The Esports Arena Las Vegas brings a 30,000-square-foot destination for video gaming — not gambling — to the Strip.
Sarah Feldberg
Sarah Feldberg

MGM Resorts has been paying attention. The company has watched viewership of esports, or competitive video gaming, climb on major networks. It's seen the number of international tournaments grow. It's even hosted a few at its Las Vegas properties. But in late March, the hospitality giant made its largest commitment to joining the esports community when it debuted the Esports Arena Las Vegas inside the Luxor Hotel and Casino. 



The space that formerly housed LAX nightclub has become an interactive video-gaming mecca, where visitors can experience virtual reality gaming, play complimentary classic arcade games, explore an exhibit on the history of gaming, compete on one of more than 100 PCs or watch a professional tournament with international teams going head to head. 

"Las Vegas is our flagship, and we built it to be our championship destination," said Jud Hannigan, CEO of Allied Esports International, the company behind the new venue. Allied also operates five other arenas and two mobile trucks, including facilities in Orange County, Calif.; Hamburg, Germany; and Beijing. "We plan to complement our global tournaments with Las Vegas as our championship destination and utilize the idea of winning your way to Las Vegas as the wow factor that will drive participation and attendance to our events throughout our global property network."

The Vegas location, Hannigan added, is twice the size of the company's other spaces and focuses on the interactive experience. The venue is free to enter, and guests can purchase all-day gaming passes for $25. Regular tournaments will welcome spectators and participants for varying fees. The arena will also feature professional tournaments that can be broadcast around the world via an in-house production studio with 24 cameras. 

And since this is Las Vegas, the arena boasts a full food and beverage program with a menu of casual dishes and snacks from chef Jose Andres — including rice bowls, flatbreads and sandwiches — and two bars. 

Nik Rytterstrom, president and COO of Luxor, sees the venue appealing to esports fans, players of traditional video games and mainstream sports fans who can catch a game on the big screen while they grab a bite. 

"It's a 30,000-square-foot, multilevel arena unlike any other in the industry, and certainly unlike anything here in Las Vegas," he said. 
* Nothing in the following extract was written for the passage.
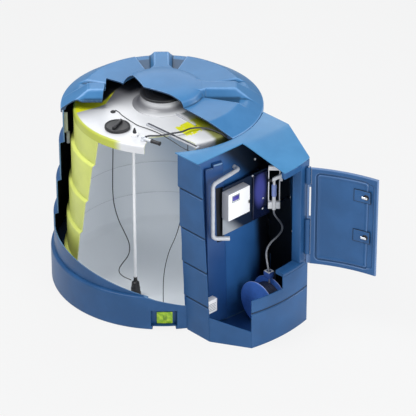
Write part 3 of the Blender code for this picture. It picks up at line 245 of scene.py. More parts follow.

However, the new venue isn't the only game in town for esports aficionados. The Downtown Grand has been catering to video gamers for years with an esports lounge and team sponsorships. Last year it started offering wagering on competitive video gaming, and Fifth Street Gaming CEO Seth Schorr was a founding director of the Nevada Esports Alliance, a nonprofit created in 2017 to solidify Las Vegas as an esports destination.

Last year also marked the arrival of the city's first dedicated esports arena, Millennial Esports' 15,000-square-foot venue Downtown at Neonopolis. 

The Luxor's arena is the first to bring a permanent esports experience to the Strip, and so far, Hannigan said, interest has been high, with guests wandering in after seeing Allied's giant logo plastered over the resort's pyramid. 

"With all of the global attention that esports is receiving, there's no limit to the interest in checking out what the arena has to offer," he said.